I urge everyone to reward themselves with what a whole bird yields, not just for roast chickens but for your everyday meals.


Chicken with Ginger Wine
(My version of A really good simple chicken supper from Real Food)
Rich, buttery and warming. Absolutely deelish.

2 chicken thighs and 2 chicken legs
Big big knob of butter
Three glugs of olive oil
A small glass of ginger wine (or dry white wine if you don’t have ginger wine)
4 large garlic cloves chopped in half
Handful of chopped parsley
Lemon juice
Salt and pepper

Rub the chicken pieces with salt and pepper whilst warming the butter and olive oil in a lidded cast iron casserole dish over a medium heat. When the butter is foaming, lay the chicken pieces skin side down. Brown well for about 10 – 15 minutes– the skin should look gorgeously crispy and golden-brown before turning over. Let the chicken cook gently in the butter (about 35 minutes) until the chicken is just cooked.

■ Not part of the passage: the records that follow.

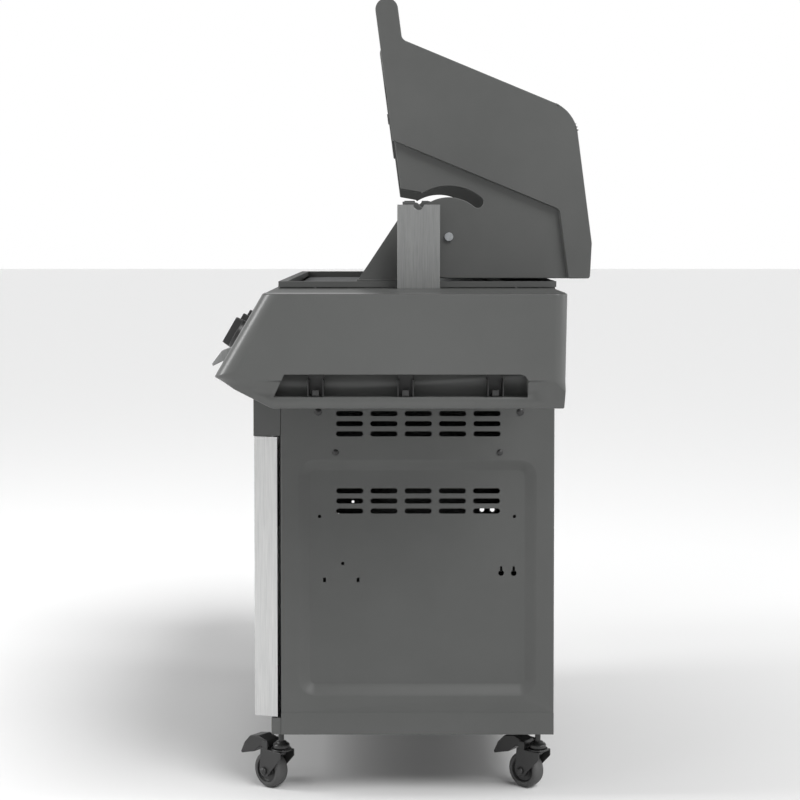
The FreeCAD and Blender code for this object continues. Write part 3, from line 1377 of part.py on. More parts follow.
def caster_fork(n, x, y):
    """Pressed fork with its axle and two ears for the brake pedal."""
    axle_y = "-caster_trail"
    cheeks = prism(
        f"fork_cheeks_{n}",
        (("15", "fork_top"), ("-34", "fork_top"), (f"{axle_y} - 12", "wheel_radius"),
         (f"{axle_y} - 7", "wheel_radius - 10"), (f"{axle_y} + 7", "wheel_radius - 10"),
         (f"{axle_y} + 14", "wheel_radius"), ("15", "fork_top - 12")),
        ("-fork_half", "fork_half"),
    )
    inner = "fork_half - fork_wall"
    gap = box(f"fork_gap_{n}", (f"-({inner})", inner), ("-80", "40"), ("0", "fork_top - fork_wall"))
    ears = [
        box(
            f"fork_ear_{n}_{side}", (inner, "fork_half") if side > 0 else ("-fork_half", f"-({inner})"),
            ("-30", "-17"), ("fork_top - 5", "fork_top + 14"),
        )
        for side in (1, -1)
    ]
    hole = rod(f"fork_hole_{n}", "caster_stem_radius + running_gap", "10", ("0", "0", "fork_top - 6"))
    axle_start, pin_start = ("-fork_half - 3", axle_y, "wheel_radius"), ("-fork_half", "-24", "fork_top + 8")
    axle = rod(f"fork_axle_{n}", "axle_radius", "2 * fork_half + 6", axle_start, "x")
    pin = rod(f"pedal_pin_{n}", "pedal_pin_radius", "2 * fork_half", pin_start, "x")
    shell = cut(f"fork_shell_{n}", fuse(f"fork_solid_{n}", cheeks, *ears), group(f"fork_cuts_{n}", gap, hole))
    return swung(fuse(f"caster_fork_{n}", shell, axle, pin), x, y)


def caster_wheel(n, x, y):
    half = "wheel_width / 2"
    start = (f"-{half}", "-caster_trail", "wheel_radius")
    blank = rod(f"wheel_blank_{n}", "wheel_radius", "wheel_width", start, "x")
    tread = doc.addObject("Part::Fillet", f"wheel_tread_{n}")
    tread.Base = blank
    doc.recompute()
    rims = [index for index, edge in enumerate(blank.Shape.Edges, 1) if edge.Closed]
    shoulder = number("tread_radius")
    tread.Edges = [(index, shoulder, shoulder) for index in rims]
    bore = rod(f"wheel_bore_{n}", "axle_radius + running_gap", "wheel_width + 2",
               (f"-{half} - 1", "-caster_trail", "wheel_radius"), "x")
    return swung(cut(f"caster_wheel_{n}", tread, bore), x, y)


def brake_pedal(n, x, y):
    """Foot pedal pinned above the fork, hanging out over the wheel."""
    pedal = prism(
        f"pedal_blank_{n}",
        (
            ("-16", "fork_top + 4"), ("-20", "fork_top + 14"), ("-42", "fork_top + 20"),
            ("-64", "fork_top + 16"), ("-78", "fork_top + 2"), ("-87", "fork_top - 16"),
            ("-86", "fork_top - 20"), ("-54", "fork_top - 11"),
            ("-38", "fork_top + 2"), ("-30", "fork_top + 2"),
        ),
        ("-fork_half + fork_wall + 1", "fork_half - fork_wall - 1"),
    )
    bore = rod(f"pedal_bore_{n}", "pedal_pin_radius + running_gap", "3 * fork_half",
               ("-1.5 * fork_half", "-24", "fork_top + 8"), "x")
    return swung(cut(f"brake_pedal_{n}", pedal, bore), x, y)


node("caster_stems", caster_stems())
for n, x, y in caster_corners():
    node(f"caster_fork_{n}", caster_fork(n, x, y))
    node(f"caster_wheel_{n}", caster_wheel(n, x, y))
    node(f"brake_pedal_{n}", brake_pedal(n, x, y))


# ---- Check and write --------------------------------------------------------------------------

doc.recompute()
for thing in doc.Objects:
    if {"Invalid", "Error"} & set(thing.State):
        raise RuntimeError(f"{thing.Label} did not compute: {thing.State}")
for label, thing in NODES:
    if thing.Shape.isNull() or not thing.Shape.isValid() or not thing.Shape.Solids:
        raise RuntimeError(f"{label} is not a sound solid")

os.makedirs("parts", exist_ok=True)
for label, thing in NODES:
    thing.Shape.exportStep(f"parts/{label}.step")
print(len(NODES), "sub-parts written")
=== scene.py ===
# %% [markdown]
# # A gas barbecue on casters
# The real grill is a sheet-steel cart with a cast and folded lid on top. Its shape and its joints come from
# a CAD model, so this lesson starts by loading that model as a fixed frame. Every piece made here is in
# metres and in the same place as the CAD part that it stands for.

# %% Load the frame
import json
import math

import bmesh
import bpy
from mathutils import Matrix, Vector

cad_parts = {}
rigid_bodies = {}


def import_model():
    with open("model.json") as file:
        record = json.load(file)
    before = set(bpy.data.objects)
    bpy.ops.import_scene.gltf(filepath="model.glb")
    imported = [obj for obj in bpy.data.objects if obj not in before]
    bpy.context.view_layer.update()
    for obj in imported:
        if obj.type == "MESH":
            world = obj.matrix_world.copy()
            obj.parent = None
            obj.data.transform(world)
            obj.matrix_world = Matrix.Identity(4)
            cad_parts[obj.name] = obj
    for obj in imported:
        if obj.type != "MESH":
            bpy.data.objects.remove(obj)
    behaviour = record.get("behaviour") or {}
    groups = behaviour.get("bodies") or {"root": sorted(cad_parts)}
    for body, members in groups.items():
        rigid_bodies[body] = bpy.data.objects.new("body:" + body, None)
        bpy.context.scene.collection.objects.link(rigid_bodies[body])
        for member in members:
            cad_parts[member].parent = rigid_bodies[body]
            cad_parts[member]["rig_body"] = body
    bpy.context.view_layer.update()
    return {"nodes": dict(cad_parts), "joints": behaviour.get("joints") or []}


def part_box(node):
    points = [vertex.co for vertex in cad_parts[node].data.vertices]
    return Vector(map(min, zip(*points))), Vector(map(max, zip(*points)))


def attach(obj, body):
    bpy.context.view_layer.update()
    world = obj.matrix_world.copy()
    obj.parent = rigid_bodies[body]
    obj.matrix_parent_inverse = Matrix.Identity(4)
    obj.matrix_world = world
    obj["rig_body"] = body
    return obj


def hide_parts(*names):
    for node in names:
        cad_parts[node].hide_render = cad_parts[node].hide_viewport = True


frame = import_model()
MM = 0.001

# %% [markdown]
# ## Helpers for materials
# A material is a small graph of nodes. It could be painted by hand or taken from a picture, but a graph of
# noise and ramps works at any distance and needs no files. One helper adds a node with its settings and
# its links, and one turns a hex colour as a designer writes it into the linear colour that a renderer adds
# up.

# %% Colour and node helpers
def linear(code):
    """An sRGB hex colour as linear red, green, blue and alpha."""
    shares = [int(code[place:place + 2], 16) / 255 for place in (0, 2, 4)]
    return [*(s / 12.92 if s <= 0.04045 else ((s + 0.055) / 1.055) ** 2.4 for s in shares), 1.0]


def add_node(tree, kind, inputs=None, links=None, **options):
    """A node with its options, its inputs by name, and links as {input: (node, output)}."""
    made = tree.nodes.new(kind)
    for name, value in options.items():
        setattr(made, name, value)
    for name, value in (inputs or {}).items():
        made.inputs[name].default_value = value
    for name, (source, output) in (links or {}).items():
        tree.links.new(source.outputs[output], made.inputs[name])
    return made


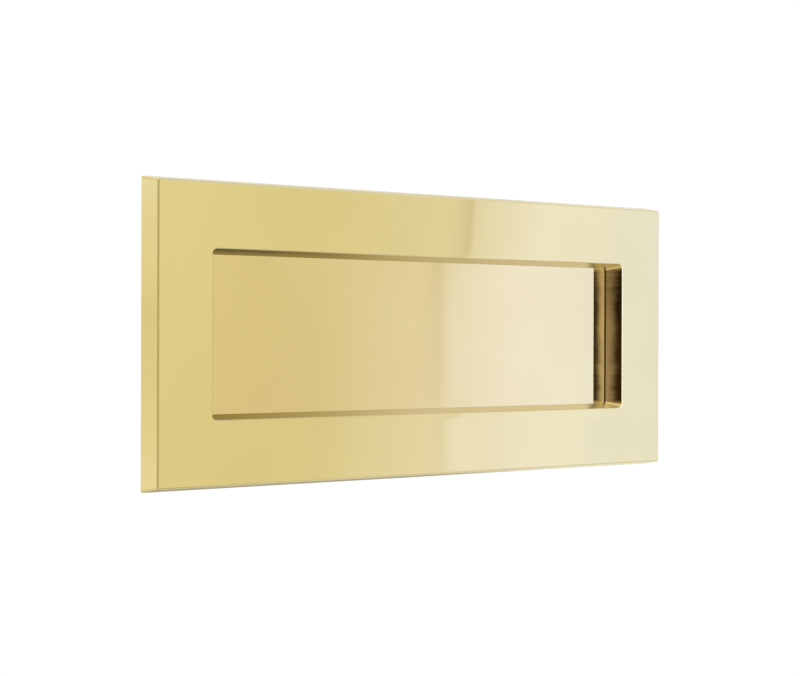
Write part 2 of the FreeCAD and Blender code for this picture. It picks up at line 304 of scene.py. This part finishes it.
# What stands over and under the window, by azimuth
SLOPE_AZIMUTH = (31.0, 55.0, 4.0)
SLOPE_TILT = (12.0, 34.0, 4.0)
SLOPE_ABOVE = (
    (34.0, (0.16, 0.14, 0.08)),
    (39.5, (0.183, 0.159, 0.092)),
    (42.5, (0.186, 0.176, 0.107)),
    (42.9, (0.179, 0.173, 0.107)),
    (43.7, (0.204, 0.192, 0.122)),
    (44.5, (0.245, 0.232, 0.162)),
    (45.8, (0.291, 0.289, 0.243)),
    (47.1, (0.365, 0.371, 0.388)),
    (48.4, (0.436, 0.453, 0.564)),
    (51.2, (0.451, 0.475, 0.57)),
    (54.0, (0.45, 0.47, 0.55)),
)
SLOPE_BELOW = (
    (34.0, (0.05, 0.04, 0.02)),
    (39.4, (0.10, 0.085, 0.045)),
    (42.5, (0.15, 0.135, 0.076)),
    (42.9, (0.186, 0.185, 0.128)),
    (43.7, (0.182, 0.166, 0.126)),
    (44.5, (0.20, 0.182, 0.130)),
    (45.8, (0.194, 0.183, 0.116)),
    (47.1, (0.239, 0.238, 0.194)),
    (48.4, (0.341, 0.343, 0.344)),
    (49.6, (0.362, 0.379, 0.413)),
    (51.2, (0.40, 0.41, 0.495)),
    (54.0, (0.42, 0.42, 0.47)),
)

# Patches of one colour: azimuth band, elevation band and colour
GLOW = (0.50, 0.49, 0.45)
LOW_SHADE = (0.21, 0.19, 0.145)
HIGH_LIGHT = (0.40, 0.385, 0.30)
DARK_PATCH = (0.09, 0.075, 0.055)
SIDE_LIGHT = (0.41, 0.40, 0.36)
PATCHES = (
    ((62.0, 120.0, 5.0), (18.0, 43.0, 4.0), GLOW),
    ((62.0, 120.0, 5.0), (-43.0, -18.0, 4.0), GLOW),
    ((133.0, 150.0, 2.0), (-32.0, -3.0, 2.0), LOW_SHADE),
    ((133.0, 150.0, 2.0), (3.0, 32.0, 2.0), HIGH_LIGHT),
    ((-84.0, -66.0, 5.0), (0.75, 1.75, 0.45), DARK_PATCH),
    ((-80.0, 20.0, 8.0), (11.0, 200.0, 2.5), SIDE_LIGHT),
    ((-80.0, 20.0, 8.0), (-200.0, -11.0, 2.5), SIDE_LIGHT),
)
CEILING = (0.40, 0.40, 0.39)
CEILING_RISE = (48.0, 74.0)
GROUND = (0.34, 0.32, 0.27)
GROUND_FALL = (-40.0, -70.0)

# Softboxes: direction, cosines at the rim and at the core, and colour
SOFTBOXES = (
    ((-0.30, 0.10, 0.95), 0.93, 0.97, (0.75, 0.76, 0.78)),
    ((0.30, 0.45, 0.84), 0.945, 0.975, (0.70, 0.70, 0.68)),
    ((-0.80, -0.10, 0.60), 0.93, 0.97, (0.62, 0.61, 0.56)),
)


def window_light(g, azimuth, elevation):
    """The window's light, its edges leaning to one side above the level and to the other below it."""
    past = g.either(g.less(elevation, LEAN_START), 0.0)
    step = g.times(g.above(elevation, LEAN_START, LEAN_SOFTNESS), LEAN_ABOVE)
    over = g.add(step, g.times(past, LEAN_RATE))
    under = g.times(g.below(elevation, -LEAN_START, LEAN_SOFTNESS), LEAN_BELOW)
    leaned = g.add(g.less(azimuth, g.add(over, LEAN_MIDDLE)), under)
    rise = g.math("ADD", g.times(elevation, 1 / WINDOW_BLEND), 0.5, clamp=True)
    return g.mix(rise, g.ramp(leaned, WINDOW_BELOW), g.ramp(leaned, WINDOW_ABOVE))


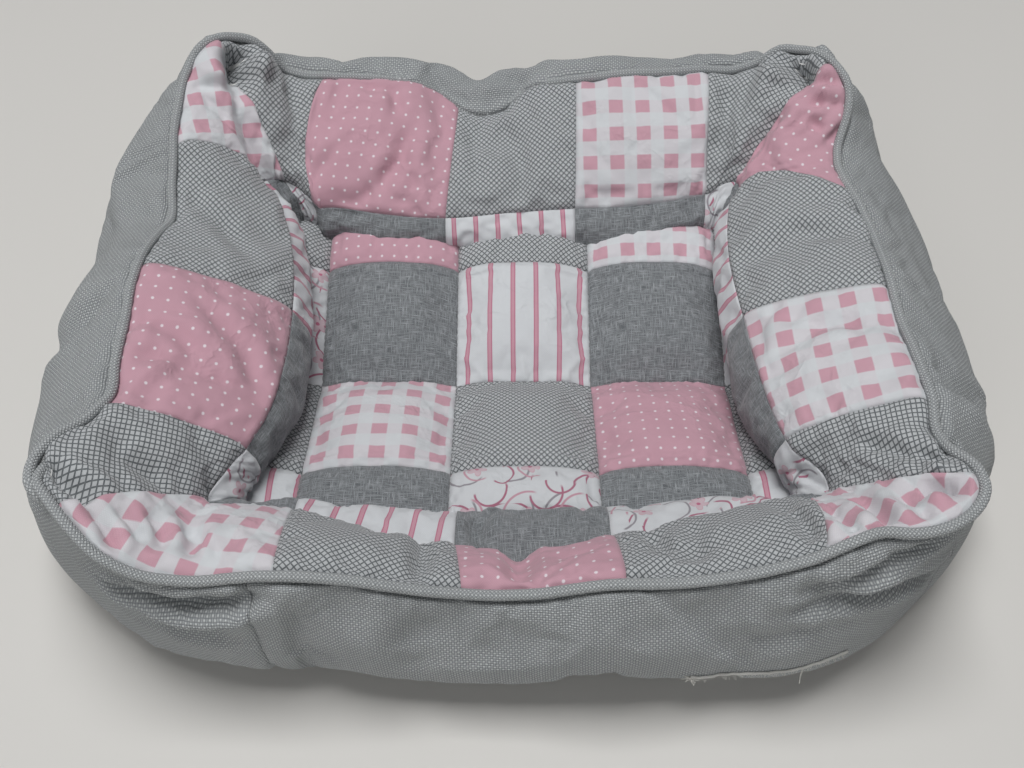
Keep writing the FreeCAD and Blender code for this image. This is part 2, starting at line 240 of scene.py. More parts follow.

Remove the chicken, and tip out most of the oil from the dish. Return the dish to a high heat, and add the ginger wine. Bring to the boil whilst stirring vigorously so that all the chickeny goodness at the bottom of the pan is mixed in the sauce. Return the chicken to the pan, add the garlic and simmer with the lid on for 10 more minutes.

Add chopped parsley, and generous squeeze of lemon and serve with crushed new potatoes mixed with fruity olive oil and a sprinkling of chives and sea salt.